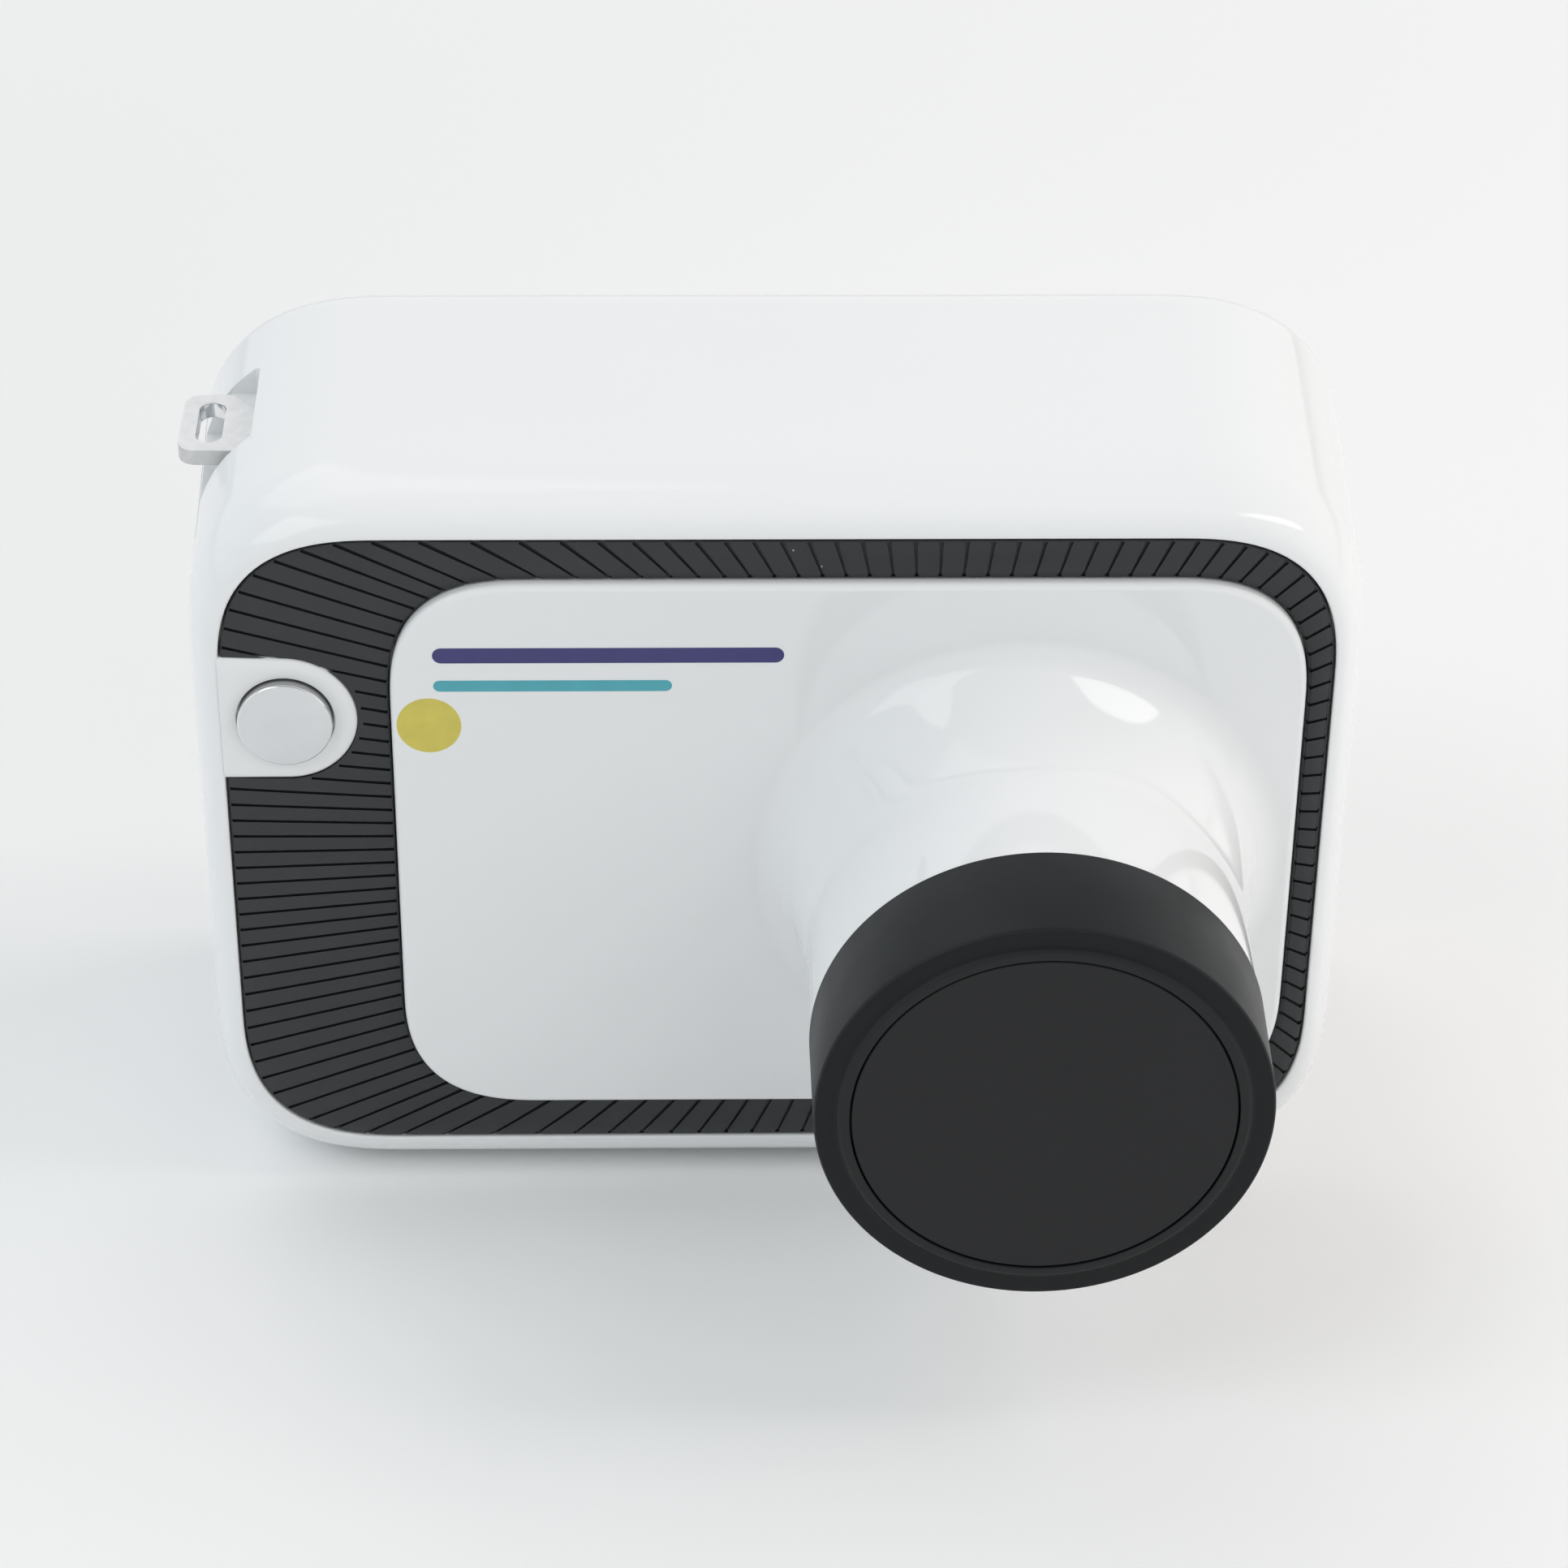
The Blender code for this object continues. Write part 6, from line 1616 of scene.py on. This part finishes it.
    def signs(self) -> dict[KeySign, list[list[Point]]]:
        """Return the outlines of the plain signs on the keys, round the middle of each key."""
        bar, size = self.sign_line / 2, self.sign_size
        up = [(-size, -size * 0.6), (size, -size * 0.6), (0.0, size * 0.8)]
        return {KeySign.POWER: [self.stroke(size * 1.2, 125, 415),
                                [(-bar, 0.0), (bar, 0.0), (bar, size * 1.6), (-bar, size * 1.6)]],
                KeySign.UP: [up],
                KeySign.ROUND: [self.stroke(size * 0.8, start, start + 179.9) for start in (0, 180)],
                KeySign.DOWN: [[(x, -z) for x, z in reversed(up)]]}

    def sign(self, name: str, z: float, kind: KeySign) -> Piece:
        """Build the sign printed on one key.

        Args:
            name: Name of the piece.
            z: Height of the key's centre.
            kind: Which sign it is.

        Returns:
            The sign.
        """
        top = BODY.depth + self.key_rise - self.dish
        bm = bmesh.new()
        for outline in self.signs()[kind]:
            edge = [(self.key_x - x, z + up) for x, up in outline]
            Meshes.add_loft(bm, [BODY.ring(edge, top - self.sign_root), BODY.ring(edge, top + self.sign_rise)])
        return Meshes.finish(name, bm, SIGN_PRINT, sharp=30)

    def build(self) -> None:
        """Build and hand over the cover, the glass, the keys and their signs."""
        hand_over(self.cover(), UNIT, "white_plastic", "rear_cover")
        hand_over(self.glass(), UNIT, "dark_glass", "display_glass")
        for (node, body, z, radius), kind in zip(self.keys, KeySign):
            hand_over(self.key(f"{node}_cap", z, radius), body, "grey_plastic", node)
            hand_over(self.sign(f"{node}_sign", z, kind), body, "grey_plastic")


@dataclass
class BaseBush:
    """Threaded brass bush for a tripod."""

    x: float = 0.030
    radius: float = 0.0065
    bore: float = 0.0032
    low: float = 0.0003
    height: float = 0.008
    pitch: float = 0.00127
    thread: float = 0.0004
    mouth: float = 0.0005
    edge: float = 0.0003

    def build(self) -> None:
        """Build the bush, its thread drawn as fine rings, and hand it over."""
        low, high, soft = self.low, self.low + self.height, self.edge
        profile = [(self.radius - soft, low), (self.radius, low + soft), (self.radius, high),
                   (self.bore + soft, high)]
        turns = int((self.height - 2 * soft) / self.pitch)
        for count in range(turns):
            top = high - soft - count * self.pitch
            profile += [(self.bore, top), (self.bore + self.thread, top - self.pitch / 2)]
        profile += [(self.bore, low + 2 * soft), (self.bore + self.mouth, low)]
        bush = Meshes.upright("tripod_bush", self.x, 0.0, profile, 64, TURNED_BRASS, ring=True)
        hand_over(bush, UNIT, "brass", "tripod_insert")


@dataclass
class Markings:
    """Plain printed marks on the panel: a yellow disc and two slim stripes."""

    disc_x: float = -0.0595
    disc_z: float = 0.1002
    disc_radius: float = 0.0055
    thickness: float = 0.00005
    # Name, left and right end, height of the middle, height and finish of each stripe
    stripes: tuple[tuple[str, float, float, float, float, Finish], ...] = (
        ("indigo_stripe", -0.0585, 0.001, 0.1143, 0.0030, INDIGO_PRINT),
        ("teal_stripe", -0.0585, -0.018, 0.1082, 0.0022, TEAL_PRINT))

    def stripe(self, name: str, left: float, right: float, z: float, height: float, finish: Finish) -> Piece:
        """Build one slim stripe with round ends.

        Args:
            name: Name of the piece.
            left: X of its left end.
            right: X of its right end.
            z: Height of its middle.
            height: How high it is.
            finish: Its finish.

        Returns:
            The stripe.
        """
        radius = height / 2
        edge = arc((right - radius, z), radius, -90, 90, 12) + arc((left + radius, z), radius, 90, 270, 12)
        face = -FrontCover.rise
        return Meshes.slab(name, edge, face, face - self.thickness, finish)

    def build(self) -> None:
        """Build and hand over the marks."""
        face = -FrontCover.rise
        disc = Meshes.turned("yellow_mark", (self.disc_x, self.disc_z), (
            (self.disc_radius, face), (self.disc_radius, face - self.thickness)), 96, YELLOW_PRINT)
        for mark in (disc, *(self.stripe(*row) for row in self.stripes)):
            hand_over(mark, UNIT, "white_plastic")


@dataclass
class InnerWorks:
    """Finishes of the nodes that stay as they are inside the unit."""

    finishes: tuple[tuple[Finish, tuple[str, ...]], ...] = (
        (PLAIN_STEEL, ("wave_spring", "cathode", "lug_screw_1", "lug_screw_2",
                       *(f"{kind}_screw_{i}" for kind in ("front_cover", "tank") for i in range(1, 5)))),
        (BLASTED_ALUMINIUM, ("tank_plate", "tank_case", "tank_lid", "beam_filter")),
        (DULL_LEAD, ("tube_liner", "beam_collimator", "tank_shield")),
        (BARE_COPPER, ("anode", "hv_winding")),
        (TUBE_GLASS, ("xray_tube",)),
        (CAST_RESIN, ("tube_saddle_low", "tube_saddle_top", "hv_multiplier")),
        (SINTERED_FERRITE, ("hv_core",)),
        (CIRCUIT_GREEN, ("main_board", "trigger_board", "key_board")),
        (CELL_WRAP, ("battery_pack",)),
        (GREY_MOULDING, ("battery_cradle", "trigger_switch", "display_module")),
        (SATIN_BLACK, ("battery_connector", "buzzer")),
        (RIBBED_RUBBER, ("rear_seal",)))

    def build(self) -> None:
        """Dress every node that stays."""
        for finish, names in self.finishes:
            for name in names:
                finish.repaint(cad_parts[name])
            LOG.info("%s on %s", finish.name, ", ".join(names))


# Studio


@dataclass(frozen=True)
class Softbox:
    """An area lamp: its place, its size, its power in watts, its tint and the point that it faces."""

    name: str
    place: Triple
    size: Point
    power: float
    tint: Colour = (1.0, 1.0, 1.0)
    aim: Triple = (0.0, 0.0, 0.05)
    # Turn about its own axis, for an elliptical lamp
    roll: float | None = None
    # Whether glossy surfaces show it
    mirrored: bool = True

    def hang(self) -> None:
        """Add the lamp to the scene."""
        lamp = bpy.data.lights.new(self.name, "AREA")
        lamp.shape = "RECTANGLE" if self.roll is None else "ELLIPSE"
        lamp.size, lamp.size_y = self.size
        lamp.energy, lamp.color = self.power, self.tint
        item = Meshes.place(self.name, lamp)
        item.location = self.place
        item.visible_glossy = self.mirrored
        turn = (Vector(self.aim) - Vector(self.place)).to_track_quat("-Z", "Y").to_matrix()
        item.rotation_euler = (turn @ Matrix.Rotation(self.roll or 0.0, 3, "Z")).to_euler()


@dataclass
class Studio:
    """Pale floor, soft light and the camera."""

    floor_size: float = 60.0
    floor_drop: float = 0.0002
    floor_tone: Colour = (0.92, 0.92, 0.92)
    floor_roughness: float = 0.8
    floor_specular: float = 0.2
    fade: tuple[float, float] = (0.3, 0.85)
    backdrop: Colour = (0.92, 0.925, 0.925)
    backdrop_end: tuple[float, float] = (0.3, 0.75)
    ceiling: Colour = (0.42, 0.43, 0.44)
    # Axis of each soft share of the light and its colour
    ambience: tuple[tuple[Triple, Colour], ...] = (
        ((-1.0, 0.0, 0.0), (0.79, 0.88, 0.93)), ((1.0, 0.0, 0.0), (0.445, 0.465, 0.46)),
        ((0.0, 1.0, 0.0), (0.38, 0.38, 0.38)), ((0.0, 0.0, 1.0), (0.304, 0.30, 0.296)))
    eye: Triple = (-0.013865, -0.695762, 0.537910)
    right: Triple = (0.99981534, -0.01753342, 0.0078656)
    up: Triple = (0.00344098, 0.56603551, 0.82437368)
    ahead: Triple = (0.0189063, 0.82419438, -0.56599132)
    focal_pixels: float = 5685.97
    photo_pixels: float = 1932.0
    sensor: float = 36.0
    clip: tuple[float, float] = (0.01, 50.0)
    softboxes: tuple[Softbox, ...] = (
        Softbox("right_softbox", (1.3, 0.2, 1.1), (1.0, 1.0), 6.8, (1.0, 0.905, 0.865), mirrored=False),
        Softbox("left_softbox", (-0.9, -0.6, 1.3), (1.0, 1.0), 4.4, (0.965, 1.0, 0.99)),
        Softbox("front_softbox", (0.8, -1.1, 0.8), (1.4, 1.4), 5.6, mirrored=False),
        Softbox("rear_softbox", (-0.6, 0.8, 1.4), (1.0, 1.0), 2.0, (1.0, 0.94, 0.955)),
        Softbox("upper_lamp", (1.17, -0.08, 1.52), (0.30, 1.25), 3.2, (1.0, 0.96, 0.94),
                (0.057, -0.044, 0.109), 0.4))

    def camera(self) -> None:
        """Create the camera at the photograph's angle."""
        lens = bpy.data.cameras.new("photo_camera")
        lens.sensor_width = self.sensor
        lens.lens = self.focal_pixels / self.photo_pixels * self.sensor
        lens.clip_start, lens.clip_end = self.clip
        camera = Meshes.place("photo_camera", lens)
        turn = Matrix((self.right, self.up, -Vector(self.ahead))).transposed()
        camera.matrix_world = Matrix.Translation(self.eye) @ turn.to_4x4()
        bpy.context.scene.camera = camera

    def floor(self) -> None:
        """Create the floor, which keeps the unit's shadow."""
        bm = bmesh.new()
        half = self.floor_size / 2
        bm.faces.new([bm.verts.new(p) for p in ((-half, -half, 0), (half, -half, 0), (half, half, 0),
                                                (-half, half, 0))])
        floor = Meshes.plain("studio_floor", bm)
        floor.data.materials.append(self.floor_material())
        floor.location.z = -self.floor_drop

    def floor_material(self) -> bpy.types.Material:
        """Return the floor's material, which far away goes over into the background."""
        made = bpy.data.materials.new("studio_floor")
        made.use_nodes = True
        graph = Graph(made.node_tree)
        shader = graph.tree.nodes["Principled BSDF"]
        graph.feed(shader, {"Base Color": solid(self.floor_tone), "Roughness": self.floor_roughness,
                            "Specular IOR Level": self.floor_specular})
        place = graph.node("ShaderNodeTexCoord").outputs["Object"]
        away = graph.node("ShaderNodeVectorMath", {0: place}, operation="LENGTH").outputs["Value"]
        fade = graph.node("ShaderNodeMapRange", {"Value": away, "From Min": self.fade[0], "From Max": self.fade[1]},
                          interpolation_type="SMOOTHSTEP").outputs["Result"]
        seen = graph.calc("MULTIPLY", fade, graph.node("ShaderNodeLightPath").outputs["Is Camera Ray"])
        glow = graph.node("ShaderNodeEmission", {"Color": solid(self.backdrop)}).outputs[0]
        mix = graph.node("ShaderNodeMixShader", {"Fac": seen, 1: shader.outputs[0], 2: glow})
        graph.feed(graph.tree.nodes["Material Output"], {"Surface": mix.outputs[0]})
        return made

    def world(self) -> None:
        """Set the world: soft light from each side, and a pale backdrop for what looks at it."""
        world = bpy.data.worlds.new("studio_world")
        bpy.context.scene.world = world
        world.use_nodes = True
        graph = Graph(world.node_tree)
        graph.tree.nodes.clear()
        place = graph.node("ShaderNodeTexCoord").outputs["Generated"]
        total = None
        for axis, colour in self.ambience:
            facing = graph.node("ShaderNodeVectorMath", {0: place, 1: axis}, operation="DOT_PRODUCT")
            share = graph.calc("MAXIMUM", facing.outputs["Value"], 0.0)
            lobe = graph.node("ShaderNodeVectorMath", {0: colour, "Scale": share}, operation="SCALE")
            if total is not None:
                lobe = graph.node("ShaderNodeVectorMath", {0: total, 1: lobe.outputs["Vector"]})
            total = lobe.outputs["Vector"]
        height = graph.node("ShaderNodeSeparateXYZ", {0: place}).outputs["Z"]
        rise = graph.node("ShaderNodeMapRange", {"Value": height, "From Min": self.backdrop_end[0],
                                                 "From Max": self.backdrop_end[1]}).outputs["Result"]
        shade = graph.blend(rise, solid(self.backdrop), solid(self.ceiling))
        lit, seen = (graph.node("ShaderNodeBackground", {"Color": colour}).outputs[0] for colour in (total, shade))
        rays = graph.node("ShaderNodeLightPath").outputs
        mirrored = graph.calc("MAXIMUM", rays["Is Glossy Ray"], rays["Is Transmission Ray"])
        direct = graph.calc("MAXIMUM", rays["Is Camera Ray"], mirrored)
        mix = graph.node("ShaderNodeMixShader", {"Fac": direct, 1: lit, 2: seen})
        graph.node("ShaderNodeOutputWorld", {"Surface": mix.outputs[0]})

    def build(self) -> None:
        """Build the studio."""
        self.camera()
        self.floor()
        self.world()
        for softbox in self.softboxes:
            softbox.hang()
        bpy.context.scene.view_settings.view_transform = "Standard"
        LOG.info("studio: camera, floor, world and %d softboxes", len(self.softboxes))


def main() -> None:
    """Build every sub-assembly, then the studio."""
    logging.basicConfig(level=logging.INFO, format="%(name)s: %(message)s")
    for part in (Studio(), InnerWorks(), Shell(), FrontCover(), GripBand(), Collar(), ExposureButton(), StrapLug(),
                 RearCover(), Fasteners(), BaseBush(), Markings()):
        LOG.info("building %s", type(part).__name__)
        part.build()
    bpy.context.view_layer.update()


if __name__ == "__main__":
    main()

.....

_Aim of the exercise:_
How many of the lines above include the string "scene"? Reply with the number by itself.

_Response:_
5